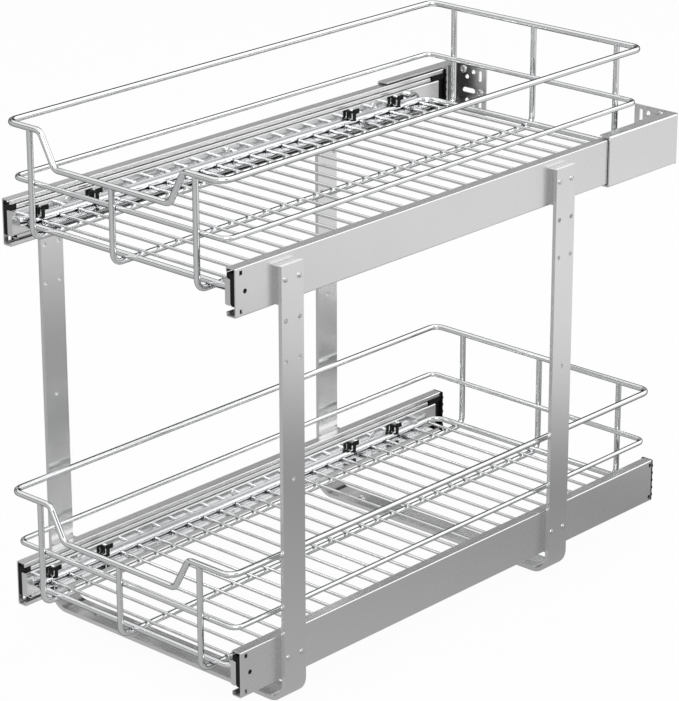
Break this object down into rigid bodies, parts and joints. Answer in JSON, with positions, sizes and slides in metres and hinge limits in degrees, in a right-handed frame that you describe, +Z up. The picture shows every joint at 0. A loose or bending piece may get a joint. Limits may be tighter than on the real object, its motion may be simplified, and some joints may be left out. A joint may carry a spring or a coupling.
{
  "type": "two-tier pull-out cabinet wire basket",
  "caption": "Chrome wire baskets on two tiers of ball-bearing slides, held by bent steel straps that screw to the floor of a base cabinet.",
  "frame": {"origin": "on the cabinet floor, at the centre of the pattern of the four floor screws in the feet", "axes": "+X to the right across the cabinet, +Y towards the back of the cabinet, +Z up; the baskets pull out along -Y"},
  "size_m": [0.3158, 0.6453, 0.5178],
  "materials": {
    "chrome_wire": "bright chrome plating",
    "slide_steel": "bright zinc plating",
    "rail_steel": "chrome plating, satin",
    "bracket_steel": "bright zinc plating",
    "leg_steel": "nickel plating, satin",
    "cage_steel": "lightly oiled",
    "screw_steel": "nickel plating",
    "black_plastic": "moulded"
  },
  "bodies": {
    "stand": {"leg_strap_front": "leg_steel", "leg_strap_rear": "leg_steel", "spacers_upper": "leg_steel", "spacers_lower": "leg_steel", "leg_screws_upper": "screw_steel", "leg_screws_lower": "screw_steel", "floor_screws": "screw_steel", "outer_upper_l": "slide_steel", "outer_upper_r": "slide_steel", "outer_lower_l": "slide_steel", "outer_lower_r": "slide_steel", "rear_stops": "black_plastic"},
    "basket_upper": {"inner_upper_l": "slide_steel", "inner_upper_r": "slide_steel", "rail_upper_l": "rail_steel", "rail_upper_r": "rail_steel", "rivets_upper": "screw_steel", "clips_upper": "black_plastic", "rim_upper": "chrome_wire", "middle_rail_upper": "chrome_wire", "floor_loop_upper": "chrome_wire", "floor_wires_upper": "chrome_wire", "u_wire_left_upper": "chrome_wire", "u_wire_middle_upper": "chrome_wire", "u_wire_right_upper": "chrome_wire"},
    "mid_slide_upper_l": {"mid_upper_l": "slide_steel", "mid_stop_upper_l": "black_plastic"},
    "outer_balls_upper_l": {"outer_cage_upper_l": "cage_steel"},
    "inner_balls_upper_l": {"inner_cage_upper_l": "cage_steel"},
    "mid_slide_upper_r": {"mid_upper_r": "slide_steel", "mid_stop_upper_r": "black_plastic"},
    "outer_balls_upper_r": {"outer_cage_upper_r": "cage_steel"},
    "inner_balls_upper_r": {"inner_cage_upper_r": "cage_steel"},
    "basket_lower": {"inner_lower_l": "slide_steel", "inner_lower_r": "slide_steel", "rail_lower_l": "rail_steel", "rail_lower_r": "rail_steel", "rivets_lower": "screw_steel", "clips_lower": "black_plastic", "rim_lower": "chrome_wire", "middle_rail_lower": "chrome_wire", "floor_loop_lower": "chrome_wire", "floor_wires_lower": "chrome_wire", "u_wire_left_lower": "chrome_wire", "u_wire_middle_lower": "chrome_wire", "u_wire_right_lower": "chrome_wire"},
    "mid_slide_lower_l": {"mid_lower_l": "slide_steel", "mid_stop_lower_l": "black_plastic"},
    "outer_balls_lower_l": {"outer_cage_lower_l": "cage_steel"},
    "inner_balls_lower_l": {"inner_cage_lower_l": "cage_steel"},
    "mid_slide_lower_r": {"mid_lower_r": "slide_steel", "mid_stop_lower_r": "black_plastic"},
    "outer_balls_lower_r": {"outer_cage_lower_r": "cage_steel"},
    "inner_balls_lower_r": {"inner_cage_lower_r": "cage_steel"},
    "rear_bracket_l": {"bracket_l": "bracket_steel", "bracket_screws_l": "screw_steel"},
    "rear_bracket_r": {"bracket_r": "bracket_steel", "bracket_screws_r": "screw_steel"}
  },
  "joints": [
    {"name": "pull_upper", "type": "slide", "parent": "stand", "child": "basket_upper", "axis": [0, -1, 0], "range_m": [0, 0.6]},
    {"name": "run_mid_upper_l", "type": "slide", "parent": "stand", "child": "mid_slide_upper_l", "axis": [0, -1, 0], "range_m": [0, 0.3]},
    {"name": "run_outer_balls_upper_l", "type": "slide", "parent": "stand", "child": "outer_balls_upper_l", "axis": [0, -1, 0], "range_m": [0, 0.15]},
    {"name": "run_inner_balls_upper_l", "type": "slide", "parent": "stand", "child": "inner_balls_upper_l", "axis": [0, -1, 0], "range_m": [0, 0.45]},
    {"name": "run_mid_upper_r", "type": "slide", "parent": "stand", "child": "mid_slide_upper_r", "axis": [0, -1, 0], "range_m": [0, 0.3]},
    {"name": "run_outer_balls_upper_r", "type": "slide", "parent": "stand", "child": "outer_balls_upper_r", "axis": [0, -1, 0], "range_m": [0, 0.15]},
    {"name": "run_inner_balls_upper_r", "type": "slide", "parent": "stand", "child": "inner_balls_upper_r", "axis": [0, -1, 0], "range_m": [0, 0.45]},
    {"name": "pull_lower", "type": "slide", "parent": "stand", "child": "basket_lower", "axis": [0, -1, 0], "range_m": [0, 0.6]},
    {"name": "run_mid_lower_l", "type": "slide", "parent": "stand", "child": "mid_slide_lower_l", "axis": [0, -1, 0], "range_m": [0, 0.3]},
    {"name": "run_outer_balls_lower_l", "type": "slide", "parent": "stand", "child": "outer_balls_lower_l", "axis": [0, -1, 0], "range_m": [0, 0.15]},
    {"name": "run_inner_balls_lower_l", "type": "slide", "parent": "stand", "child": "inner_balls_lower_l", "axis": [0, -1, 0], "range_m": [0, 0.45]},
    {"name": "run_mid_lower_r", "type": "slide", "parent": "stand", "child": "mid_slide_lower_r", "axis": [0, -1, 0], "range_m": [0, 0.3]},
    {"name": "run_outer_balls_lower_r", "type": "slide", "parent": "stand", "child": "outer_balls_lower_r", "axis": [0, -1, 0], "range_m": [0, 0.15]},
    {"name": "run_inner_balls_lower_r", "type": "slide", "parent": "stand", "child": "inner_balls_lower_r", "axis": [0, -1, 0], "range_m": [0, 0.45]},
    {"name": "adjust_bracket_l", "type": "slide", "parent": "stand", "child": "rear_bracket_l", "axis": [0, 1, 0], "range_m": [-0.015, 0.03]},
    {"name": "adjust_bracket_r", "type": "slide", "parent": "stand", "child": "rear_bracket_r", "axis": [0, 1, 0], "range_m": [-0.015, 0.03]}
  ],
  "couplings": [
    {"joint": "run_mid_upper_l", "follows": "pull_upper", "ratio": 0.5},
    {"joint": "run_outer_balls_upper_l", "follows": "pull_upper", "ratio": 0.25},
    {"joint": "run_inner_balls_upper_l", "follows": "pull_upper", "ratio": 0.75},
    {"joint": "run_mid_upper_r", "follows": "pull_upper", "ratio": 0.5},
    {"joint": "run_outer_balls_upper_r", "follows": "pull_upper", "ratio": 0.25},
    {"joint": "run_inner_balls_upper_r", "follows": "pull_upper", "ratio": 0.75},
    {"joint": "run_mid_lower_l", "follows": "pull_lower", "ratio": 0.5},
    {"joint": "run_outer_balls_lower_l", "follows": "pull_lower", "ratio": 0.25},
    {"joint": "run_inner_balls_lower_l", "follows": "pull_lower", "ratio": 0.75},
    {"joint": "run_mid_lower_r", "follows": "pull_lower", "ratio": 0.5},
    {"joint": "run_outer_balls_lower_r", "follows": "pull_lower", "ratio": 0.25},
    {"joint": "run_inner_balls_lower_r", "follows": "pull_lower", "ratio": 0.75}
  ]
}
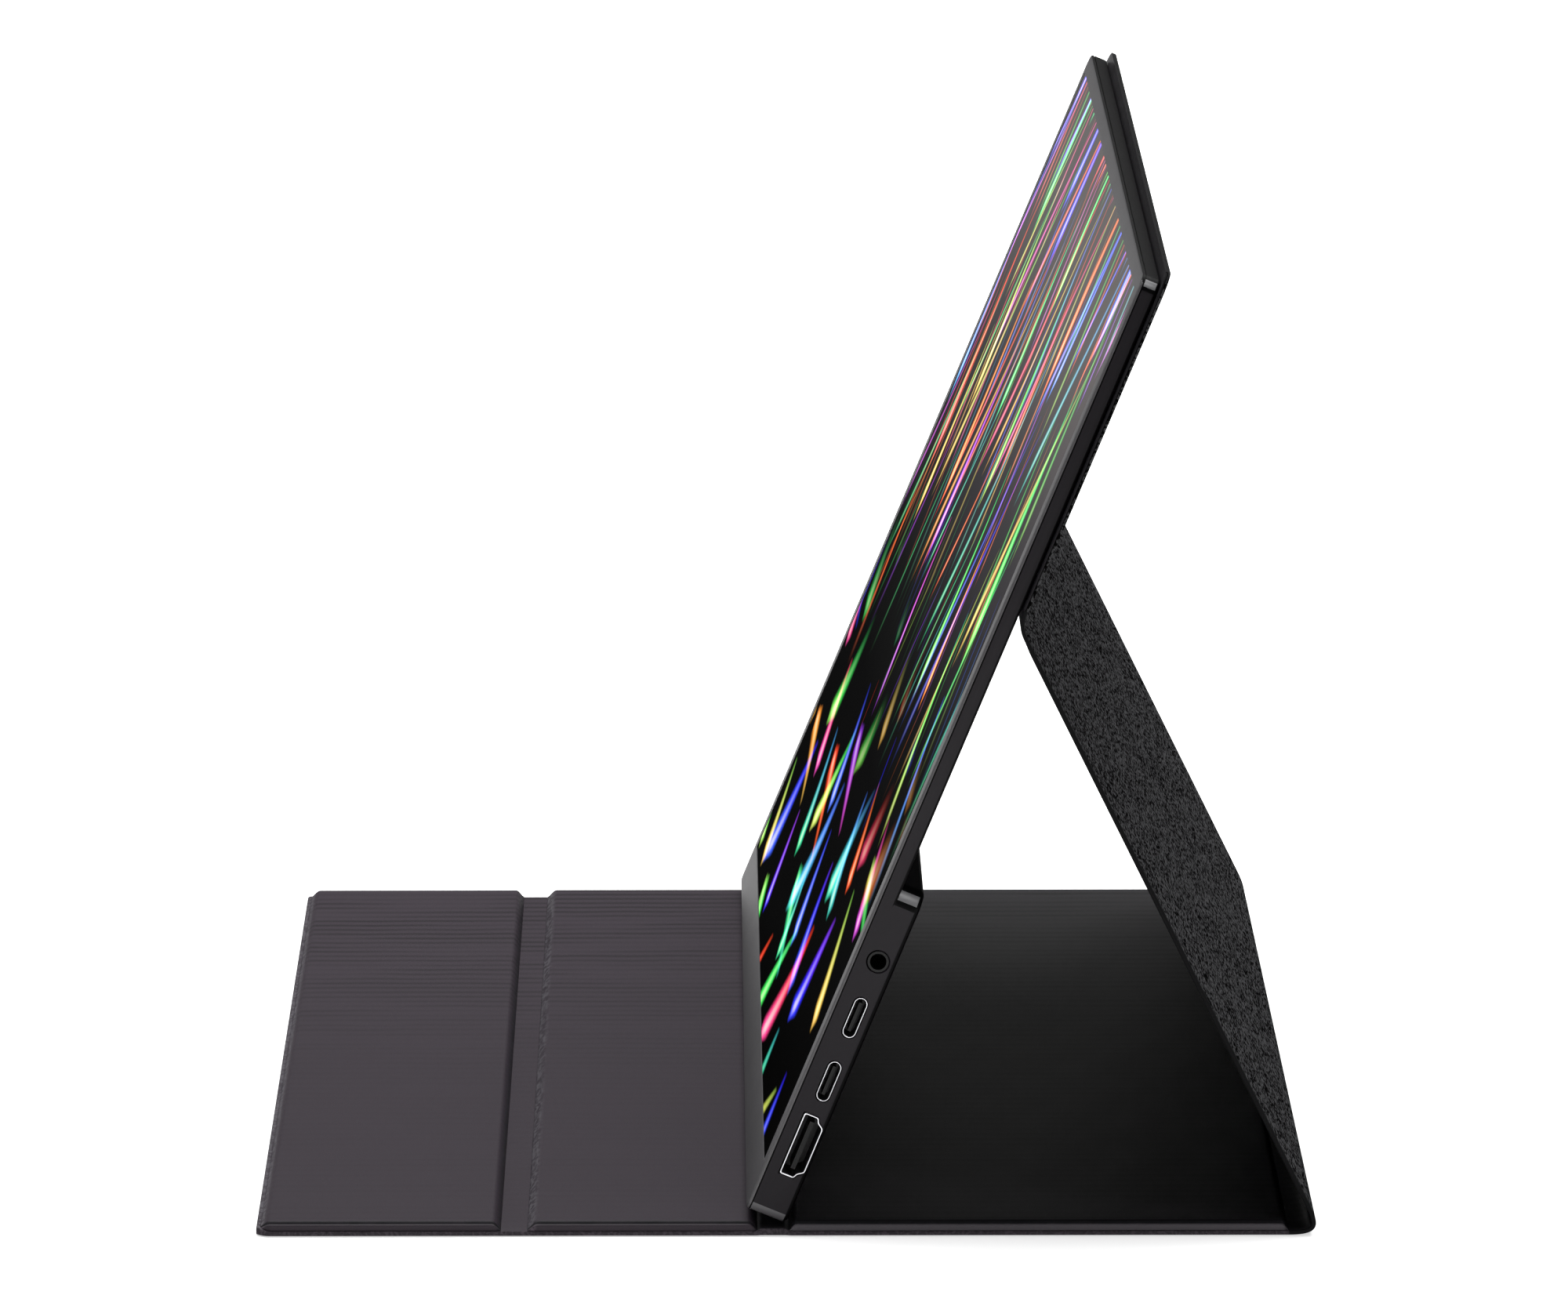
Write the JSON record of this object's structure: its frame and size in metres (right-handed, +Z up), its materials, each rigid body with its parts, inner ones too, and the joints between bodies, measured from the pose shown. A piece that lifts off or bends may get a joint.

**Given task**
Reproduce each line of the material above precisely.

**Response for this exercise**
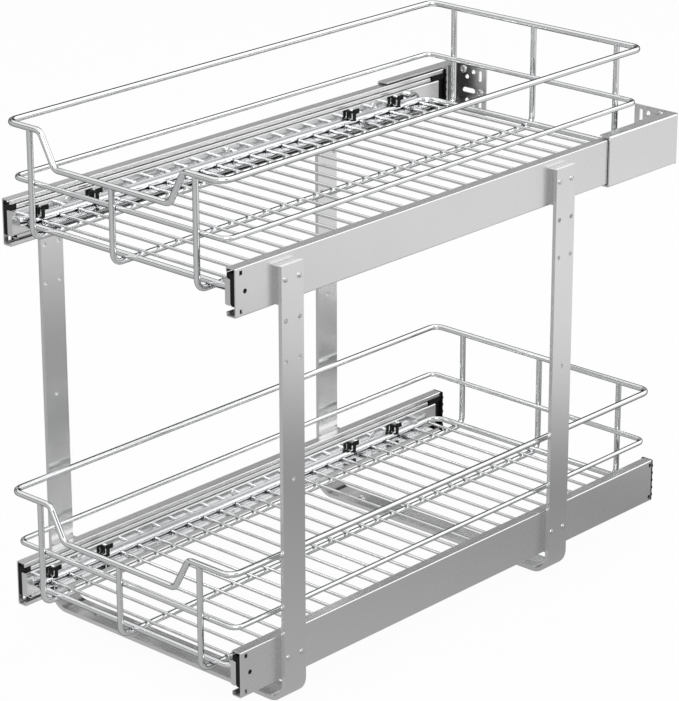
Break this object down into rigid bodies, parts and joints. Answer in JSON, with positions, sizes and slides in metres and hinge limits in degrees, in a right-handed frame that you describe, +Z up. The picture shows every joint at 0. A loose or bending piece may get a joint. Limits may be tighter than on the real object, its motion may be simplified, and some joints may be left out. A joint may carry a spring or a coupling.
{
  "type": "two-tier pull-out cabinet wire basket",
  "caption": "Chrome wire baskets on two tiers of ball-bearing slides, held by bent steel straps that screw to the floor of a base cabinet.",
  "frame": {"origin": "on the cabinet floor, at the centre of the pattern of the four floor screws in the feet", "axes": "+X to the right across the cabinet, +Y towards the back of the cabinet, +Z up; the baskets pull out along -Y"},
  "size_m": [0.3158, 0.6453, 0.5178],
  "materials": {
    "chrome_wire": "bright chrome plating",
    "slide_steel": "bright zinc plating",
    "rail_steel": "chrome plating, satin",
    "bracket_steel": "bright zinc plating",
    "leg_steel": "nickel plating, satin",
    "cage_steel": "lightly oiled",
    "screw_steel": "nickel plating",
    "black_plastic": "moulded"
  },
  "bodies": {
    "stand": {"leg_strap_front": "leg_steel", "leg_strap_rear": "leg_steel", "spacers_upper": "leg_steel", "spacers_lower": "leg_steel", "leg_screws_upper": "screw_steel", "leg_screws_lower": "screw_steel", "floor_screws": "screw_steel", "outer_upper_l": "slide_steel", "outer_upper_r": "slide_steel", "outer_lower_l": "slide_steel", "outer_lower_r": "slide_steel", "rear_stops": "black_plastic"},
    "basket_upper": {"inner_upper_l": "slide_steel", "inner_upper_r": "slide_steel", "rail_upper_l": "rail_steel", "rail_upper_r": "rail_steel", "rivets_upper": "screw_steel", "clips_upper": "black_plastic", "rim_upper": "chrome_wire", "middle_rail_upper": "chrome_wire", "floor_loop_upper": "chrome_wire", "floor_wires_upper": "chrome_wire", "u_wire_left_upper": "chrome_wire", "u_wire_middle_upper": "chrome_wire", "u_wire_right_upper": "chrome_wire"},
    "mid_slide_upper_l": {"mid_upper_l": "slide_steel", "mid_stop_upper_l": "black_plastic"},
    "outer_balls_upper_l": {"outer_cage_upper_l": "cage_steel"},
    "inner_balls_upper_l": {"inner_cage_upper_l": "cage_steel"},
    "mid_slide_upper_r": {"mid_upper_r": "slide_steel", "mid_stop_upper_r": "black_plastic"},
    "outer_balls_upper_r": {"outer_cage_upper_r": "cage_steel"},
    "inner_balls_upper_r": {"inner_cage_upper_r": "cage_steel"},
    "basket_lower": {"inner_lower_l": "slide_steel", "inner_lower_r": "slide_steel", "rail_lower_l": "rail_steel", "rail_lower_r": "rail_steel", "rivets_lower": "screw_steel", "clips_lower": "black_plastic", "rim_lower": "chrome_wire", "middle_rail_lower": "chrome_wire", "floor_loop_lower": "chrome_wire", "floor_wires_lower": "chrome_wire", "u_wire_left_lower": "chrome_wire", "u_wire_middle_lower": "chrome_wire", "u_wire_right_lower": "chrome_wire"},
    "mid_slide_lower_l": {"mid_lower_l": "slide_steel", "mid_stop_lower_l": "black_plastic"},
    "outer_balls_lower_l": {"outer_cage_lower_l": "cage_steel"},
    "inner_balls_lower_l": {"inner_cage_lower_l": "cage_steel"},
    "mid_slide_lower_r": {"mid_lower_r": "slide_steel", "mid_stop_lower_r": "black_plastic"},
    "outer_balls_lower_r": {"outer_cage_lower_r": "cage_steel"},
    "inner_balls_lower_r": {"inner_cage_lower_r": "cage_steel"},
    "rear_bracket_l": {"bracket_l": "bracket_steel", "bracket_screws_l": "screw_steel"},
    "rear_bracket_r": {"bracket_r": "bracket_steel", "bracket_screws_r": "screw_steel"}
  },
  "joints": [
    {"name": "pull_upper", "type": "slide", "parent": "stand", "child": "basket_upper", "axis": [0, -1, 0], "range_m": [0, 0.6]},
    {"name": "run_mid_upper_l", "type": "slide", "parent": "stand", "child": "mid_slide_upper_l", "axis": [0, -1, 0], "range_m": [0, 0.3]},
    {"name": "run_outer_balls_upper_l", "type": "slide", "parent": "stand", "child": "outer_balls_upper_l", "axis": [0, -1, 0], "range_m": [0, 0.15]},
    {"name": "run_inner_balls_upper_l", "type": "slide", "parent": "stand", "child": "inner_balls_upper_l", "axis": [0, -1, 0], "range_m": [0, 0.45]},
    {"name": "run_mid_upper_r", "type": "slide", "parent": "stand", "child": "mid_slide_upper_r", "axis": [0, -1, 0], "range_m": [0, 0.3]},
    {"name": "run_outer_balls_upper_r", "type": "slide", "parent": "stand", "child": "outer_balls_upper_r", "axis": [0, -1, 0], "range_m": [0, 0.15]},
    {"name": "run_inner_balls_upper_r", "type": "slide", "parent": "stand", "child": "inner_balls_upper_r", "axis": [0, -1, 0], "range_m": [0, 0.45]},
    {"name": "pull_lower", "type": "slide", "parent": "stand", "child": "basket_lower", "axis": [0, -1, 0], "range_m": [0, 0.6]},
    {"name": "run_mid_lower_l", "type": "slide", "parent": "stand", "child": "mid_slide_lower_l", "axis": [0, -1, 0], "range_m": [0, 0.3]},
    {"name": "run_outer_balls_lower_l", "type": "slide", "parent": "stand", "child": "outer_balls_lower_l", "axis": [0, -1, 0], "range_m": [0, 0.15]},
    {"name": "run_inner_balls_lower_l", "type": "slide", "parent": "stand", "child": "inner_balls_lower_l", "axis": [0, -1, 0], "range_m": [0, 0.45]},
    {"name": "run_mid_lower_r", "type": "slide", "parent": "stand", "child": "mid_slide_lower_r", "axis": [0, -1, 0], "range_m": [0, 0.3]},
    {"name": "run_outer_balls_lower_r", "type": "slide", "parent": "stand", "child": "outer_balls_lower_r", "axis": [0, -1, 0], "range_m": [0, 0.15]},
    {"name": "run_inner_balls_lower_r", "type": "slide", "parent": "stand", "child": "inner_balls_lower_r", "axis": [0, -1, 0], "range_m": [0, 0.45]},
    {"name": "adjust_bracket_l", "type": "slide", "parent": "stand", "child": "rear_bracket_l", "axis": [0, 1, 0], "range_m": [-0.015, 0.03]},
    {"name": "adjust_bracket_r", "type": "slide", "parent": "stand", "child": "rear_bracket_r", "axis": [0, 1, 0], "range_m": [-0.015, 0.03]}
  ],
  "couplings": [
    {"joint": "run_mid_upper_l", "follows": "pull_upper", "ratio": 0.5},
    {"joint": "run_outer_balls_upper_l", "follows": "pull_upper", "ratio": 0.25},
    {"joint": "run_inner_balls_upper_l", "follows": "pull_upper", "ratio": 0.75},
    {"joint": "run_mid_upper_r", "follows": "pull_upper", "ratio": 0.5},
    {"joint": "run_outer_balls_upper_r", "follows": "pull_upper", "ratio": 0.25},
    {"joint": "run_inner_balls_upper_r", "follows": "pull_upper", "ratio": 0.75},
    {"joint": "run_mid_lower_l", "follows": "pull_lower", "ratio": 0.5},
    {"joint": "run_outer_balls_lower_l", "follows": "pull_lower", "ratio": 0.25},
    {"joint": "run_inner_balls_lower_l", "follows": "pull_lower", "ratio": 0.75},
    {"joint": "run_mid_lower_r", "follows": "pull_lower", "ratio": 0.5},
    {"joint": "run_outer_balls_lower_r", "follows": "pull_lower", "ratio": 0.25},
    {"joint": "run_inner_balls_lower_r", "follows": "pull_lower", "ratio": 0.75}
  ]
}
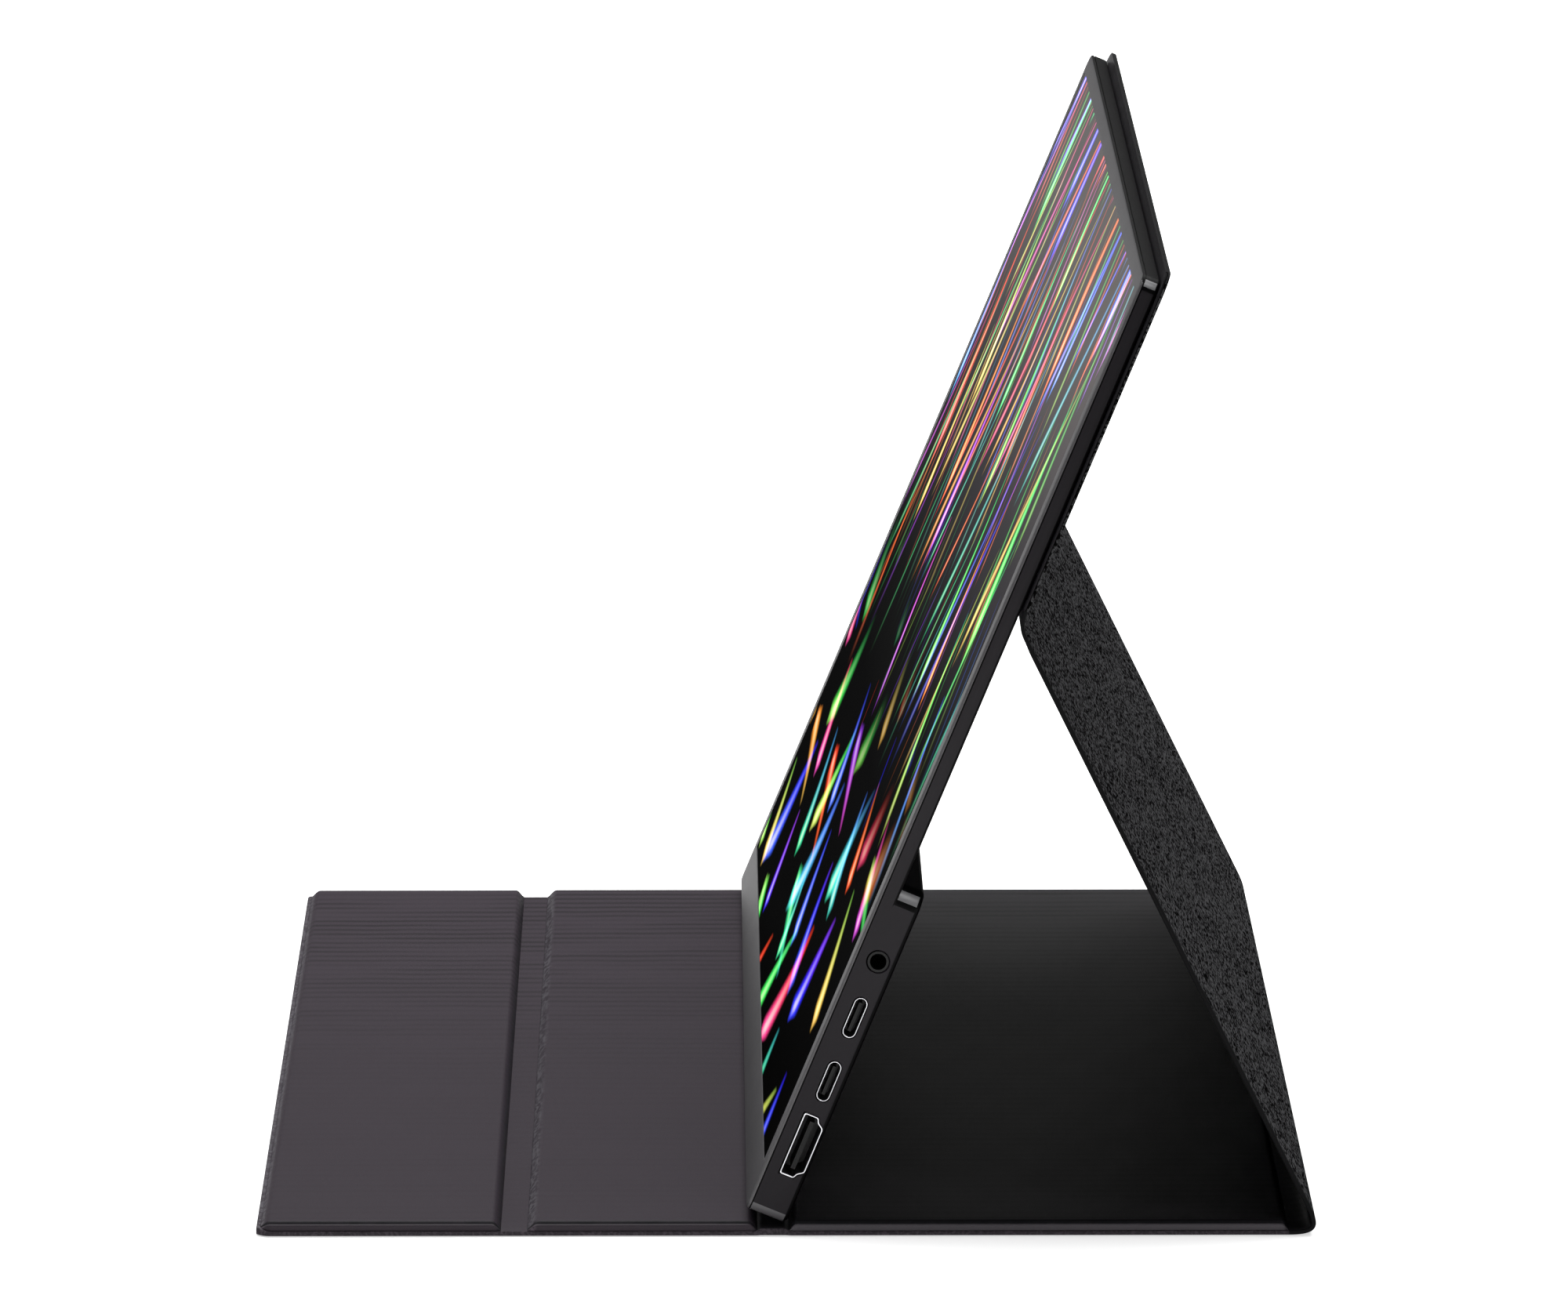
Write the JSON record of this object's structure: its frame and size in metres (right-handed, +Z up), its materials, each rigid body with its parts, inner ones too, and the joints between bodies, measured from the pose shown. A piece that lifts off or bends may get a joint.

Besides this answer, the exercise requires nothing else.